Thursday, March 6, 2014

trying to be nice

so i went to the supermarket, and being the wonderful person that i am, i pick up a coke for the guardian guy. i go to check out and the cashier is straight valley girl cameroon style. crazy hair extensions, super long nails, loudly chewing her gum. and she's all, did you bring back an empty bottle to exchange with this coke
and i'm all no, i didn't bring a bottle. i want to buy this one
"you have to bring back a bottle to get a new bottle."
but i don't have an empty bottle. this is my first bottle. ever.
so the bag boy jumps in, "where's your empty bottle? you have to bring an empty!"
i understand the recycling thing but at some point in time, someone should be able to buy a new bottle. the circle is not closed. 
"well, you want to pay the deposit?" says the cashier with a look like i'm insane with hundred dollah billz coming out of my ears.
how much is the deposit
"75 francs!!" (10 cents)
oh my god! 75 francs? whatamigonnadooooo and i hand her a 10,000 CFA bill
and i get this glare, "i don't have 25 franc coins, so here's a BISCUIT" along with...a receipt with a red pen signature, which i will present, with the empty bottle, in order to get my 75francs back. well, i'll tell you what, the guard's gonna think it's christmas!

Tuesday, March 4, 2014

Me arriving for my first day of work in our Yaoundé office

Colleague: How was your walk to work?

Me: very nice, i only live 3 minutes away, easy.
Colleague: yes, there is a little trash sometimes on that path but it’s ok.

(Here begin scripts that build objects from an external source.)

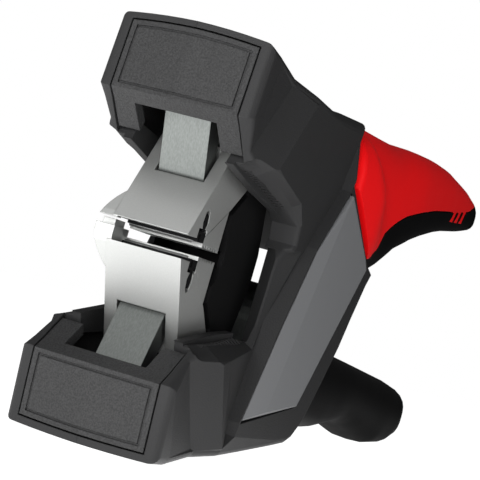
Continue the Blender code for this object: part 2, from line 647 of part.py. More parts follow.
def make_lever():
    sleeve_outline = counter_clockwise(SLEEVE_TOP + SLEEVE_BOTTOM)
    rim = inset(sleeve_outline, 2.6)
    shape = bmesh.new()
    loops = []
    for side in (-1, 1):
        rings = [[(x, side * sleeve_half_width(x, z), z) for x, z in rim],
                 [(x, side * (sleeve_half_width(x, z) - 2.6), z) for x, z in sleeve_outline]]
        loops += rings if side < 0 else list(reversed(rings))
    loops = [[shape.verts.new(p) for p in ring] for ring in loops]
    join_rings(shape, loops)
    cap(shape, loops[0])
    cap(shape, loops[-1])
    pivot = (LEVER_PIVOT[0], 0, LEVER_PIVOT[1])
    sleeve = new_object("lever_sleeve", shape, "lever_plastic", pivot)
    cut(sleeve, block((60.0, -4.4, -24.4), (112.4, 4.4, -13.6)))
    core = new_object("lever_core", prism(circle(LEVER_PIVOT, 6.8, 28), -4.0, 4.0), "brushed_steel", pivot)
    arm = [(62.0, -13.0), (70.0, -14.0), (112.0, -14.0), (112.0, -24.0), (66.0, -24.0), (60.0, -25.0)]
    crank = [(57.5, -8.0), (66.0, -6.0), (66.0, -22.5)] + circle(CRANK_PIN, 3.2, 10, -60.0, -180.0)
    add(core, prism(arm, -4.0, 4.0), prism(crank, -4.0, 4.0))
    cut(core, pin_shape(LEVER_PIVOT, PIVOT_RADIUS + RUNNING, 9.0), pin_shape(CRANK_PIN, PIN_RADIUS + GAP, 9.0),
        block((50.0, -2.4, -30.0), (62.6, 2.4, -17.6)))
    new_object("crank_pin", pin_shape(CRANK_PIN, PIN_RADIUS, 4.0), "plain_steel",
               (CRANK_PIN[0], 0, CRANK_PIN[1]))
    new_object("lever_pivot_pin", pin_shape(LEVER_PIVOT, PIVOT_RADIUS, 14.2, 28), "plain_steel", pivot)


def make_drive_link():
    """From the crank pin to the yoke's pin, where its eye is open: the linkage's loose pivot."""
    outline = (circle(CRANK_PIN, 3.0, 12, -90.0, 90.0) + circle(YOKE_PIN, 3.0, 12, 90.0, 270.0))
    link = new_object("drive_link", prism(outline, -2.0, 2.0), "brushed_steel", (CRANK_PIN[0], 0, CRANK_PIN[1]))
    cut(link, pin_shape(CRANK_PIN, PIN_RADIUS + RUNNING, 4.0), pin_shape(YOKE_PIN, PIN_RADIUS + 0.6, 4.0))


def make_return_spring():
    """A torsion spring's turns round the pivot pin, with a short leg at each end."""
    turns, steps, mean_radius, wire = 2.5, 14, 4.9, 0.5
    curve = bpy.data.curves.new("return_spring", "CURVE")
    curve.dimensions = "3D"
    curve.bevel_depth = wire * MM
    curve.bevel_resolution = 1
    curve.fill_mode = "FULL"
    curve.use_fill_caps = True
    route = []
    for i in range(int(turns * steps) + 1):
        angle = math.radians(90.0 + 360.0 * i / steps)
        route.append((mean_radius * math.cos(angle), -5.0 - 1.15 * i / steps, mean_radius * math.sin(angle)))
    first, last = Vector(route[0]), Vector(route[-1])
    route = [tuple(first + Vector((4.2, 0.0, 0.0)))] + route + [tuple(last + Vector((4.2, 0.0, 0.0)))]
    spline = curve.splines.new("POLY")
    spline.points.add(len(route) - 1)
    for point, place in zip(spline.points, route):
        point.co = (*(Vector(place) * MM), 1.0)
    obj = bpy.data.objects.new("return_spring", curve)
    obj.location = to_world((LEVER_PIVOT[0], 0, LEVER_PIVOT[1]))
    curve.materials.append(material_for("return_spring", "plain_steel"))
    bpy.context.scene.collection.objects.link(obj)


def main():
    clear_scene()
    make_casing()
    make_front_inserts()
    make_labels()
    make_handle()
    make_screws()
    make_links()
    make_yoke()
    make_jaws()
    make_carriage()
    make_guides()
    make_length_stop()
    make_lever()
    make_drive_link()
    make_return_spring()


main()
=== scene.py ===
import json
import math

import bmesh
import bpy
from mathutils import Matrix, Vector
from mathutils.geometry import delaunay_2d_cdt


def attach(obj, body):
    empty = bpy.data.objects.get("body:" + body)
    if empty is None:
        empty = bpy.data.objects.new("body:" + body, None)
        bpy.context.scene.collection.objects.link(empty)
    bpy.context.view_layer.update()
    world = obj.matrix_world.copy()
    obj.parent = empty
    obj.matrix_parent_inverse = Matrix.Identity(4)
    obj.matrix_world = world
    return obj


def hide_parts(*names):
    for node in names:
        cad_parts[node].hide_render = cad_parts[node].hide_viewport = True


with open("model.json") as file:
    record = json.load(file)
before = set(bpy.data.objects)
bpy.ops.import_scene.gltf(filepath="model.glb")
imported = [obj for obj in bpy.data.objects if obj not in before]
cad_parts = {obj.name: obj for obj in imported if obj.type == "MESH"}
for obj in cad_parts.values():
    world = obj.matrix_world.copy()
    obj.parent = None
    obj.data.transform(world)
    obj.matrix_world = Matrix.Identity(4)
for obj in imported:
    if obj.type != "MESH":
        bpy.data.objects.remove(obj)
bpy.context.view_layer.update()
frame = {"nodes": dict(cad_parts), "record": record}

# Shapes are drawn in the tool's own millimetres: X back from the mouth edge of the front faces,
# Y across the tool, Z up from the middle of the mouth.
MM = 0.001
ORIGIN = Vector((-90.0, 0.0, 37.4)) * MM
SIDES = ((-1, "left"), (1, "right"))
LEVELS = ((1, "upper"), (-1, "lower"))
GAP = 0.3                    # clearance round a part that sits in a recess
OUTSIDE = 20.0               # a Y clear of the tool's side, where the side cutters end
PAST_MIDDLE = 1.0            # how far a half's cutters run past the middle plane
HALF_GAP = 0.01              # how far each casing half stops short of the middle plane

# Half widths: how far each face stands from the middle plane.
FRONT_HALF_WIDTH = 15.0
TAPER_HALF_WIDTH = 13.8
BAND_HALF_WIDTH = 16.4
FLANGE_HALF_WIDTH = 14.7
SPINE_HALF_WIDTH = 16.4
LABEL_HALF_WIDTH = 17.1
MOUTH_RIM_HALF_WIDTH = 12.8
SLOT_HALF_WIDTH = 9.3
INSERT_HALF_WIDTH = 12.2
POCKET_HALF_WIDTH = 11.2

SCREW_HEAD_RADIUS = 2.3
SOCKET_RADIUS = 1.1
FRAME_SCREWS = [(33.0, 21.4), (33.0, -21.4)]
HANDLE_SCREWS = [(84.0, 24.0), (121.0, 31.0)]

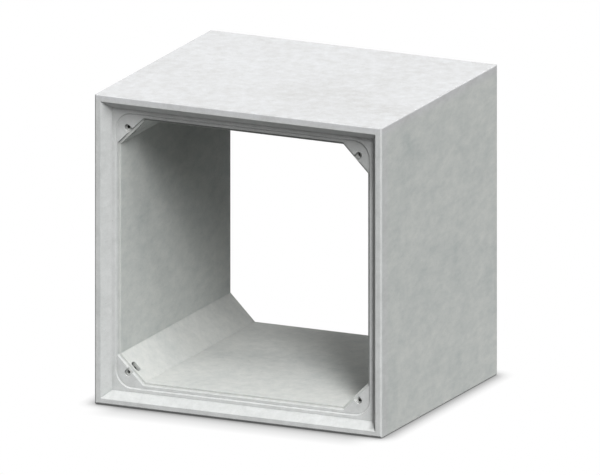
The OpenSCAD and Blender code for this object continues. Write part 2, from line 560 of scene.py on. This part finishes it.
# across plus up from the middle of the waterway to the sloping face of any haunch
haunch_reach = waterway_half_w + waterway_half_h - HAUNCH_LEG

out_from_middle = start.math("ABSOLUTE", across) + start.math("ABSOLUTE", height - waterway_middle)
# painted shade: deeper in a pocket, further from the haunch's face, it is darker still
painted_shade = painted_shade + in_pocket * (out_from_middle - haunch_reach).step_up(*POCKET_FLOOR_RISE) * POCKET_FLOOR_SHADE
print("waterway", round(2 * waterway_half_w, 3), "by", round(2 * waterway_half_h, 3), "m")

# %% [markdown]
# ## Painted shade under the joint's lips
# The parts of the joint under its top lip and beside its right lip are painted darker, as the
# shade that the lips cast there. Painting it by hand would need an image. Here the place of a
# point says
# how much shade is painted on it: step_up() and step_down() turn a distance into a soft edge, and
# where several are multiplied the shade fades out each way.

# %% Painted shade in the joint
LIP_SHADE = 0.38
CORNER_SHADE = 0.34
BESIDE_LIP_SHADE = 0.24
# each pair below is where a soft edge starts and ends, and these two are depths in the joint
JOINT_MOUTH = (0.005, 0.03)
JOINT_BOTTOM = (0.14, 0.18)
# in from the outer skin of the roof and of the right wall, which gets no painted shade
OUTER_SKIN = (0.02, 0.05)
# down from the roof: the joint's upper steps, which have half the painted shade, and the fade
# below them
UPPER_STEPS = (0.14, 0.18)
LIP_FADE = (0.21, 0.38)
# across the unit: on the far left the painted shade has half its strength
LEFT_FADE = (-1.15, -0.75)
# the upper right corner's fades, in from the right and down from the roof
CORNER_IN = (0.25, 0.50)
CORNER_DOWN = (0.39, 0.84)
# in from the right: the fade beside the right lip
SIDE_FADE = (0.10, 0.16)


def from_half(amount):
    """Half at 0 and all at 1."""
    return 0.5 + amount * 0.5


in_joint = joint_depth.step_up(*JOINT_MOUTH) * joint_depth.step_down(*JOINT_BOTTOM)
in_joint = in_joint * from_right.step_up(*OUTER_SKIN) * from_top.step_up(*OUTER_SKIN)
under_lip = from_top.step_down(*LIP_FADE) * from_half(from_top.step_up(*UPPER_STEPS))
under_lip = on_joint * under_lip * from_half(across.step_up(*LEFT_FADE))
upper_corner = from_right.step_down(*CORNER_IN) * from_top.step_down(*CORNER_DOWN)
beside_lip = from_right.step_down(*SIDE_FADE)
# painted shade: under the top lip, in the upper right corner and beside the right lip
joint_shade = start.math("MAXIMUM", under_lip * LIP_SHADE, upper_corner * CORNER_SHADE)
joint_shade = start.math("MAXIMUM", joint_shade, beside_lip * BESIDE_LIP_SHADE)
painted_shade = painted_shade + joint_shade * in_joint * (1 - on_underside)
print("dust in the joint down to", LIP_FADE[1], "m below the roof")

# %% [markdown]
# ## Painted shade in the waterway
# The upper half of the waterway's walls and ceiling is painted darker, further in from the mouth,
# as shade. The mouth gets none. The shade is made in the same way, but its edge slopes: it lies
# further in where the wall is lower.

# %% Painted shade in the waterway
WATERWAY_SHADE = 0.32
# just past the walls' and the ceiling's faces, so that the end faces get no painted shade
WALL_EDGE = (0.005, 0.025)
CEILING_EDGE = (-0.022, -0.002)
# where the painted shade starts and is darkest: up from the underside, and for along and height
# together
SHADE_RISE = (1.45, 2.15)
INWARD_RISE = (1.6, 2.4)

within_walls = (start.math("ABSOLUTE", across) - waterway_half_w).step_down(*WALL_EDGE)
below_ceiling = (from_top - ROOF_SLAB).step_up(*CEILING_EDGE)
upper_half = within_walls * below_ceiling * height.step_up(*SHADE_RISE)
# painted shade: the upper part of the waterway darkens further in
painted_shade = painted_shade + upper_half * (along + height).step_up(*INWARD_RISE) * WATERWAY_SHADE
print("dust in the waterway from a height of", SHADE_RISE[0], "m")

# %% [markdown]
# ## Mixing the grey
# The patterns are added up to one number that goes from the damp grey to the dry grey. The
# walls keep the faint green of the cement. The roof, which is trowelled, and the joint, which
# is cast against ground steel, have a finer skin of cement milk with a neutral, bluish grey.
# The joint's forward faces are painted a little paler as well, most of all further in: this is
# painted light. On the floor of the waterway and the slopes beside it dries a thin film of silt,
# which makes the grey a little warmer. The painted shade and the painted dark of the air holes
# then take light away.

# %% Greys of the concrete
DAMP_GREY = (0.382, 0.414, 0.410, 1)
DRY_GREY = (0.596, 0.606, 0.580, 1)
FINE_DAMP = (0.412, 0.408, 0.400, 1)
FINE_DRY = (0.592, 0.603, 0.618, 1)
# dryness of a plain wall, and the painted light that the joint's forward faces have on top at the
# lip and further in
WALL_DRYNESS = 0.54
LIP_PAINTED_LIGHT = 0.16
INNER_PAINTED_LIGHT = 0.11
# how strongly each pattern shows
CLOUD_SHARE = 0.34
SMUDGE_SHARE = 0.20
MOTTLE_SHARE = 1.20
GRAIN_SHARE = 0.50
# how much of the fine skin the walls have near the front end
FRONT_SKIN = 0.55
# depth behind the front end: where the joint's inner faces start, and where the fine skin ends
INNER_DEPTH = (0.05, 0.09)
FINE_DEPTH = (0.10, 0.16)
# down from the roof: where its fine skin ends
ROOF_DEPTH = (0.01, 0.12)

# painted light: the joint's forward faces are made paler
joint_painted_light = on_joint * (LIP_PAINTED_LIGHT + joint_depth.step_up(*INNER_DEPTH) * INNER_PAINTED_LIGHT)
dryness = (
    WALL_DRYNESS + joint_painted_light + clouds * CLOUD_SHARE - smudges * SMUDGE_SHARE
    + mottle * MOTTLE_SHARE + grain * GRAIN_SHARE
)
on_roof = from_top.step_down(*ROOF_DEPTH)
near_front = joint_depth.step_down(*FINE_DEPTH)
fine_skin = start.math("MAXIMUM", on_roof, near_front * FRONT_SKIN)
wall_grey = dryness.blend_colour(DAMP_GREY, DRY_GREY)
fine_grey = dryness.blend_colour(FINE_DAMP, FINE_DRY)
clean_grey = fine_skin.blend_colour(wall_grey, fine_grey)
print("grey from", DAMP_GREY[:3], "to", DRY_GREY[:3])

# %% Silt, painted shade and air holes
SILT_COLOUR = (0.50, 0.46, 0.44, 1)
SHADE_COLOUR = (0.045, 0.045, 0.042, 1)
SILT_SHARE = 0.15
# how dark the air holes are painted, as shade inside them
PIT_SHADE = 0.5
# how far a face must look up to hold silt
SILT_SLOPE = (0.5, 0.7)

on_floor = facing_up.step_up(*SILT_SLOPE) * (1 - on_roof) * (1 - near_front)
silted_grey = (on_floor * SILT_SHARE).blend_colour(clean_grey, SILT_COLOUR)
# painted shade: the darkening of creases, holes, pockets, joint and waterway, and of the air holes
skin_colour = (painted_shade + pits * PIT_SHADE).blend_colour(silted_grey, SHADE_COLOUR)
print("silt takes", SILT_SHARE, "of the floor's colour")

# %% [markdown]
# ## The feel of the skin
# A mould's skin is matt, a little closer where it is dry and pale and rougher where it is damp
# and where shade is painted on. The bump is small: sand grains of a few hundredths of a
# millimetre, a slight wave of the mould's plates, and the air holes as real hollows of about a
# millimetre.

# %% Relief and roughness
GRAIN_HEIGHT = 0.00025
WAVE_HEIGHT = 0.0006
PIT_DEPTH = 0.0012
DAMP_ROUGHNESS = 0.86
# how much dryness takes away from the roughness, and how much the painted shade adds
DRY_SMOOTHING = 0.10
SHADE_ROUGHENING = 0.10
SKIN_SHINE = 0.3

relief = grain * GRAIN_HEIGHT + mottle * WAVE_HEIGHT - pits * PIT_DEPTH
bump = start.node("ShaderNodeBump", None, {"Strength": 1.0, "Distance": 1.0, "Height": relief})
roughness = DAMP_ROUGHNESS - dryness * DRY_SMOOTHING + painted_shade * SHADE_ROUGHENING
skin_shader = start.node("ShaderNodeBsdfPrincipled", None, {
    "Base Color": skin_colour, "Roughness": roughness, "Specular IOR Level": SKIN_SHINE,
    "Normal": bump,
})
start.node("ShaderNodeOutputMaterial", None, {"Surface": skin_shader})
casting.data.materials.append(concrete)
print("concrete has", len(concrete.node_tree.nodes), "nodes")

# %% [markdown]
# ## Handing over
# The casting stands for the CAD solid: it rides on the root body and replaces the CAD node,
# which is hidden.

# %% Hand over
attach(casting, "root")
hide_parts("culvert_unit")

And well…i don’t want to scare you or anything but last week there was a cadavre on the side of that road

Me: oh? (mouth kindof agape)
Colleague: yes, but it’s nothing to worry about.

Me: ?
Colleague: Ok, so it wasn’t the first one we have found, it might have been the second, but really it’s nothing to worry about. It’s just a little…"desagreable" (unpleasant).

Me: ?
Colleague: no, really, it’s just when, you know, someone doesn’t pay their taxi fare or whatever, it turns into an argument, well, it can end up like that. you know how it is.

Me: thankfully i have no money for a taxi. Yaoundé doesn’t accept Maestro.
Colleague: yes, Yaoundé is a Visa town. Enjoy your stay!